# A Split Collet Vise Stop



## BobWarfield (Jan 1, 2008)

I wanted to post one of my favorite projects. Although it isn't new, I thought it would be interesting and I wanted to give something back here as I've taken so may good reads away since joining recently. 

First, split collets. These are gizmos I first read about in Guy Lautard's books. They're a handy way to clamp round stock. They take a bit more work than the usual job that involves slitting a bore and adding a setscrew, but in return, much less pressure applies a lot more clamping force. Once you get used ot making them, they're quite handy for various shop tooling. I'll start with how to make one here and then move on to the vise stop. All this is covered on my web site for reference:

http://www.thewarfields.com/cnccookbook/MTMillKurtViseStop.htm

Okay, first we start with a piece of round stock in the lathe. I like 12L14 as the leaded steel is super-easy to machine. Here is my drawing and notes on making a split collet clamp:







The flange OD and shoulder are turned. Center drill and then drill the two diameters:






Now we're ready to part off. That's an Aloris parting off tool that I really like:


----------



## BobWarfield (Jan 1, 2008)

Here is the collet from both ends:






Note the holes differ in size:






Now we tap it:






I use 4 of these on my vise stop, so I just cranked out all four together as a little assembly line.

Next step is to make the blocks that the collets fit into. I started by squaring some stock with my flycutter in my Industrial Hobbies mill:


----------



## BobWarfield (Jan 1, 2008)

Next, I layout the holes using machinist's dye (Dyechem) on the surface plate with a height gage:






Note: if you don't get the holes pretty close, you'll be scrapping some parts! In my case, each block has 2 split collets at right angles, so taking a little care in layout was worthwhile.
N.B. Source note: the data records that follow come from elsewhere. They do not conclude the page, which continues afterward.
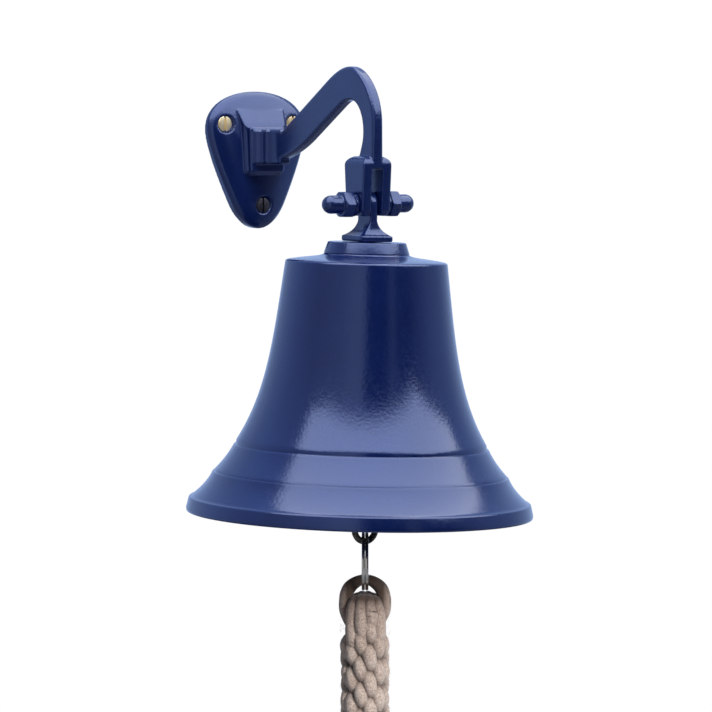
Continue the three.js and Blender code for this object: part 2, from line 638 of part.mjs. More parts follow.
add(bell, 'pivot_bolt', pivotBolt(), NAVY, 0, -REACH, PIVOT_Z);
for (const [name, side] of [['right', 1], ['left', -1]]) {
  const turn = side > 0 ? 0 : Math.PI;
  const washer = add(bell, `spring_washer_${name}`, springWasher(), NAVY,
    side * (FORK_WIDTH / 2 + GAP), -REACH, PIVOT_Z);
  washer.rotation.z = turn;
  const nut = add(bell, `domed_nut_${name}`, domedNut(), NAVY, side * NUT_START, -REACH, PIVOT_Z);
  nut.rotation.z = turn;
}

const swinging = groupAt(bell, 0, -REACH, PIVOT_Z);
swinging.rotation.set(BELL_LEAN, BELL_TILT, 0);
add(swinging, 'bell_shell', bellShell(), NAVY);
add(swinging, 'hanger', hanger(), NAVY);
add(swinging, 'crown_collar', crownCollar(), NAVY);
add(swinging, 'inside_washer', insideWasher(), STEEL);
add(swinging, 'eye_nut', eyeNut(), IRON);

// The clapper and what hangs from it hang straight down from the eye of the leaning bell.
const link = groupAt(swinging, 0, 0, EYE_PIVOT);
link.quaternion.copy(swinging.quaternion).invert();
add(link, 'clapper_link', clapperLink(), IRON);

const clapper = groupAt(link, 0, 0, LINK_PIVOT);
add(clapper, 'clapper_rod', clapperRod(), IRON);
add(clapper, 'clapper_ball', clapperBall(), IRON);

const keyRing = groupAt(clapper, 0, 0, RING_EYE_CENTRE - RING_EYE);
const facing = groupAt(keyRing, 0, 0, 0);
facing.rotation.z = LANYARD_TURN;
add(facing, 'split_ring', splitRing(), STEEL);

const lanyard = groupAt(facing, 0, 0, SPLIT_PIVOT);
add(lanyard, 'lanyard_eye', lanyardEye(), COTTON);
add(lanyard, 'lanyard_braid', lanyardBraid(), COTTON);
add(lanyard, 'lanyard_knot', lanyardKnot(), COTTON);
add(lanyard, 'lanyard_tassel', lanyardTassel(), COTTON);

export default bell;
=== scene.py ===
import json
import math
import random

import bmesh
import bpy
import numpy as np
from mathutils import Matrix, Vector, noise

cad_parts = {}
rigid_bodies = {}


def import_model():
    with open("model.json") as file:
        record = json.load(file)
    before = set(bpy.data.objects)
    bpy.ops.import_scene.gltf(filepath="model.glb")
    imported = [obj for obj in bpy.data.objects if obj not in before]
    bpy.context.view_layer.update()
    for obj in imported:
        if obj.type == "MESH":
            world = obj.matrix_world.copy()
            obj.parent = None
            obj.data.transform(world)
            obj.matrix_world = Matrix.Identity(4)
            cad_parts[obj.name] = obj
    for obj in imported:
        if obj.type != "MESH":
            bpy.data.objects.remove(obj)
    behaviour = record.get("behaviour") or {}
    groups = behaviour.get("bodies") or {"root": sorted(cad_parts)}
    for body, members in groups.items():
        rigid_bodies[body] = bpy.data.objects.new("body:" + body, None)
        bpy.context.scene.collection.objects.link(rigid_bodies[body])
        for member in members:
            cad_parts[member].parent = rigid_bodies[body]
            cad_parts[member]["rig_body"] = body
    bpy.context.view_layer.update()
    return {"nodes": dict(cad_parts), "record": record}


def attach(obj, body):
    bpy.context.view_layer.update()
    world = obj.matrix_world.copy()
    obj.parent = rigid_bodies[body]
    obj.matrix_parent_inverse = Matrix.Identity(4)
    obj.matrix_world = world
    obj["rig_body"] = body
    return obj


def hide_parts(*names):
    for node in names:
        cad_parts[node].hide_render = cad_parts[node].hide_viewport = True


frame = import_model()

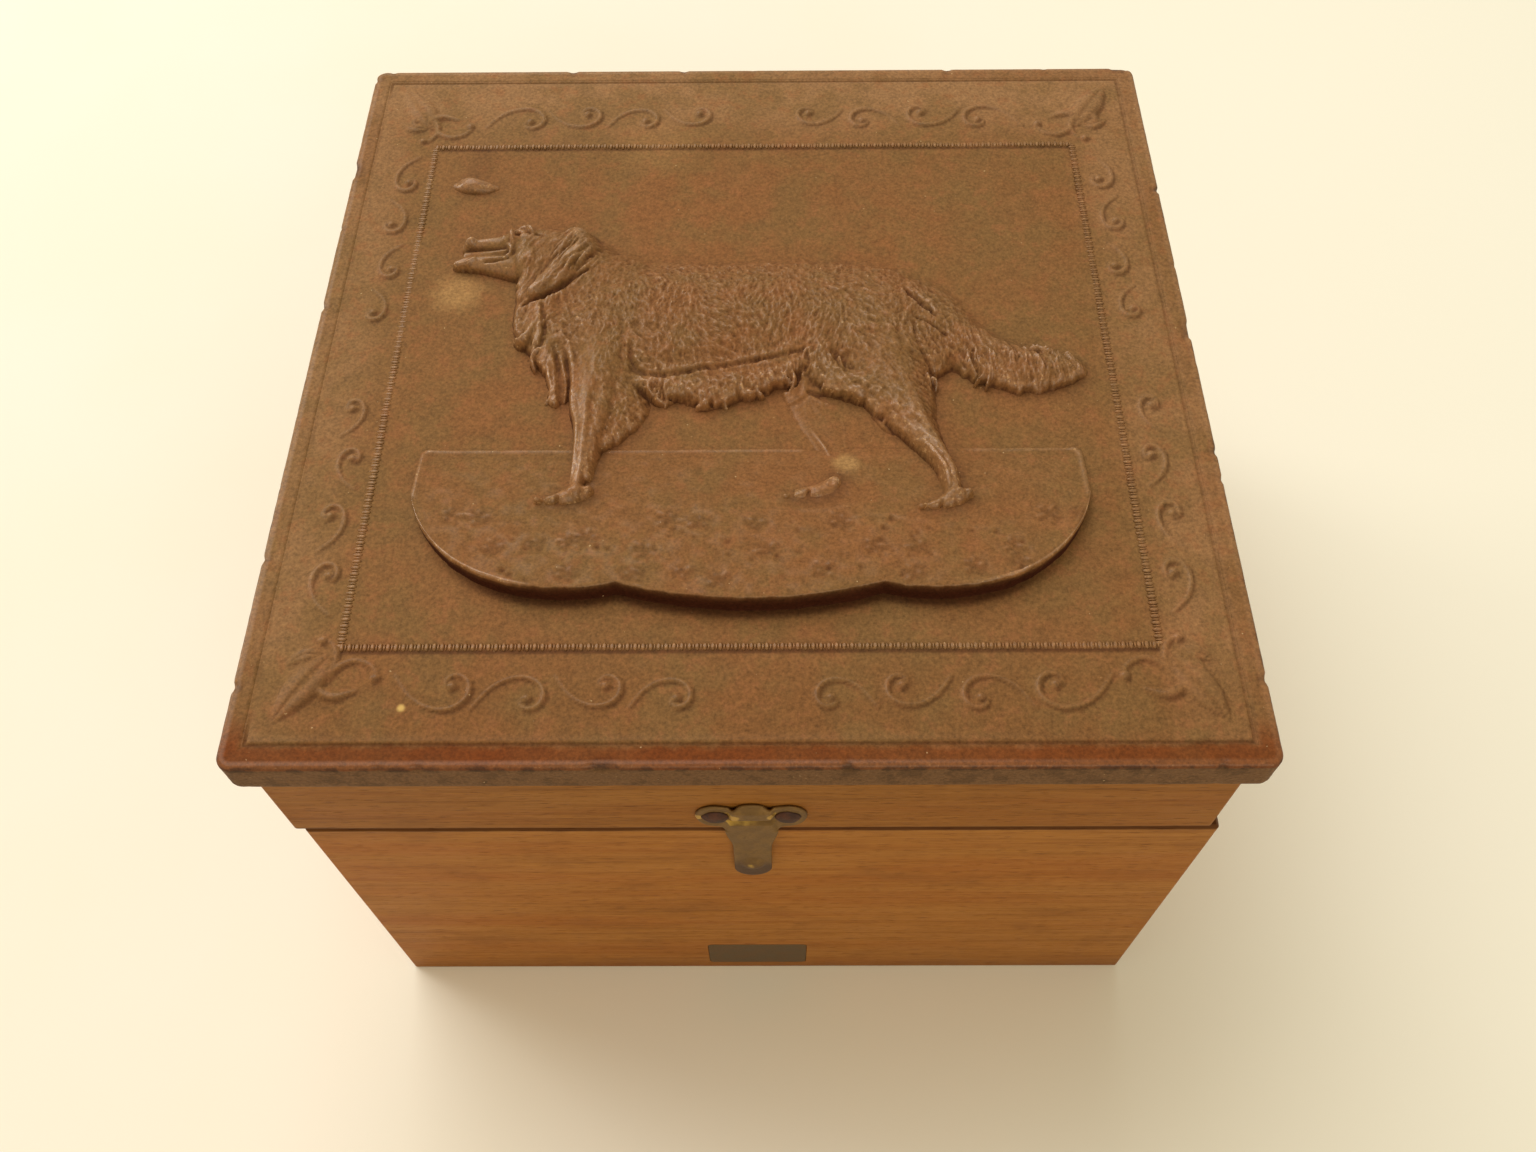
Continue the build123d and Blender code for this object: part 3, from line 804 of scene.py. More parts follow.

Now we bore 2 holes at right angles. One contains the split collet. The other is the one that the shaft being clamped goes in:






You can see I'm using a Kant-Twist as a vise stop. Stops are a real timesaver for doing symmetrical work and small multi-part runs. 

Okay, with 2 holes bored, you can see how these work:






See the vague outline of the split collet at the bottom? As we tighten the clamp, the collet applies force to the shaft, which locks it.


----------



## BobWarfield (Jan 1, 2008)

Another view with the collet removed:






Now here is what I have in mind for a vise stop:






And here is how it came out once finished:






It's been a real handy gadget. I love being able to tighten the split collets by hand easily and have to go find a wrench. Also note the softjaws in the Kurt vise, they're another real timesaver!

Happy New Year!

BW


----------



## Powder keg (Jan 1, 2008)

Hey, That looks like a handy tool! I'm building a vice stop now. I'll post some pictures of it as soon as it's done. I'll be adding one of these to my small mill at home:O)

Wes


----------



## cfellows (Jan 1, 2008)

Bob,

I like your vise jaws as well. Are those aluminum? Gotta have me some of those!

Chuck


----------



## DICKEYBIRD (Jan 1, 2008)

DANGIT Bob, yet another must-do project! Great job.


----------



## BobWarfield (Jan 1, 2008)

Yep, they're aluminum vise jaws. Extremely handy. 

For example, if you cut the step after the vise is mounted, they're now guaranteed to be in tram (at least until you move your vise!). I find I use parallels a lot less with my aluminum jaws. It also leaves a little safety margin so I don't zap my vise!

Best,

BW


----------